» Stated problem:
From the first line of the data through the line containing "17), (0, 24)]", return each line exactly.

---- Supplied information

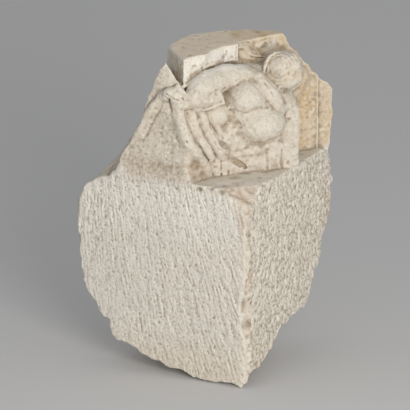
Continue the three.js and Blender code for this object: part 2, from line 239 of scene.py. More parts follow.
GROUND = ground_map()
GROUND_S = slope_scale(GROUND)
LEFT = left_map()
ARRIS = [(-214, 3.2), (-172, 3.8), (-158, 6), (-146, 8.5), (-136, 8), (-124, 6), (-108, 4.4), (-60, 3.6), (-40, 4.4), (-27, 6), (-17, 8.5), (-10, 12), (-5, 17), (0, 24)]

# ---------------------------------------------------------------- broken outline
LEFT_BREAK = [(-63.2, 121.8, 69), (-68.7, 113, 75), (-75.5, 90.4, 81.5), (-80, 76, 86), (-84.8, 55.4, 89), (-90.4, 47, 92.5), (-91.5, 37, 93.5), (-96, 27, 98)]
SHOULDER = [(-84, 11, 140), (-93.3, 4, 145), (-115, -10, 145), (-133, -27, 142)]
LEFT_EDGE = [(-137, -44), (-136, -63), (-134, -85), (-131.5, -107), (-130, -123), (-123.6, -136), (-114.5, -153.5), (-111.6, -156), (-107, -171), (-104.5, -177)]
FOOT_EDGE = [(-95, -179.6), (-84, -186), (-67, -195), (-48, -199.5), (-44, -203), (-29, -205), (-5.6, -205), (0, -200), (4, -191), (18, -189), (26, -184), (38, -177), (46, -165.5), (52, -161), (60, -159), (77, -156.6)]
RIGHT_EDGE = [(88.7, -155.5), (93, -151), (96, -141), (102.4, -128), (110, -113.5), (112.7, -103), (115.4, -92), (122.3, -81), (126.3, -71), (127, -43), (131, -38), (127, -30)]
PANEL_EDGE = [(126, 7.5), (127.5, 40), (128, 61.5), (114.6, 73.3), (101, 89.4), (92.6, 100.7), (83, 111), (71.6, 124)]
ABOVE = [(50, 146), (-40, 150), (-56, 136)]
EDGE = (
    LEFT_BREAK
    + SHOULDER
    + [(t, z, -t) for t, z in LEFT_EDGE]
    + [(t, z, abs(t)) for t, z in FOOT_EDGE]
    + [(t, z, t) for t, z in RIGHT_EDGE]
    + [(t, z, 121.0) for t, z in PANEL_EDGE + ABOVE]
)
SIGHT = (0.315, -0.341)
TAPER = 0.12


def outline_field():
    """Signed distance to the broken outline on a coarse grid, taken slice by slice in depth."""
    step = max(1, round(2.3 / H))
    ti, di, zi = (np.arange(0, n + step, step) for n in (NT, ND, NZ))
    ct = (t_ax[0] + ti * H)[:, None, None].astype(F)
    cz = (z_ax[0] + zi * H)[None, None, :].astype(F)
    cd = (d_ax[0] + di * H).astype(float)
    n = len(EDGE)
    e = np.array(EDGE, float)
    path_t, path_z = np.zeros((n, len(cd))), np.zeros((n, len(cd)))
    for i in range(n):
        a, b = e[(i - 1) % n], e[(i + 1) % n]
        length = math.hypot(b[0] - a[0], b[1] - a[1])
        inn = (-(b[1] - a[1]) / length, (b[0] - a[0]) / length)
        fall = max(0.0, SIGHT[0] * inn[0] + SIGHT[1] * inn[1]) + TAPER
        near, far = np.minimum(cd - e[i, 2], 0), np.maximum(cd - e[i, 2], 0)
        path_t[i] = e[i, 0] + near * SIGHT[0] + far * fall * inn[0]
        path_z[i] = e[i, 1] + near * SIGHT[1] + far * fall * inn[1]
    best = np.full((len(ti), len(cd), len(zi)), 1e9, F)
    inside = np.zeros(best.shape, bool)
    for i in range(n):
        j = (i + 1) % n
        ax_, az = path_t[i][None, :, None].astype(F), path_z[i][None, :, None].astype(F)
        bx, bz = path_t[j][None, :, None].astype(F), path_z[j][None, :, None].astype(F)
        ex, ez = bx - ax_, bz - az
        px, pz = ct - ax_, cz - az
        u = np.clip((px * ex + pz * ez) / np.maximum(ex * ex + ez * ez, 1e-6), 0, 1)
        dist = (px - u * ex) ** 2 + (pz - u * ez) ** 2
        np.minimum(best, dist, out=best)
        crosses = (az > cz) != (bz > cz)
        at = ax_ + (cz - az) * ex / np.where(np.abs(ez) < 1e-6, 1e-6, ez)
        inside ^= crosses & (ct < at)
    best = np.sqrt(best)
    return np.where(inside, -best, best), step


OUT, OUT_STEP = outline_field()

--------

» The output:
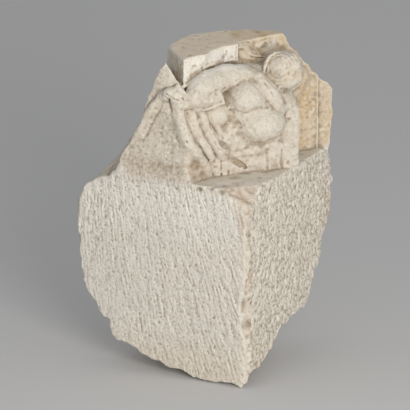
Continue the three.js and Blender code for this object: part 2, from line 239 of scene.py. More parts follow.
GROUND = ground_map()
GROUND_S = slope_scale(GROUND)
LEFT = left_map()
ARRIS = [(-214, 3.2), (-172, 3.8), (-158, 6), (-146, 8.5), (-136, 8), (-124, 6), (-108, 4.4), (-60, 3.6), (-40, 4.4), (-27, 6), (-17, 8.5), (-10, 12), (-5, 17), (0, 24)]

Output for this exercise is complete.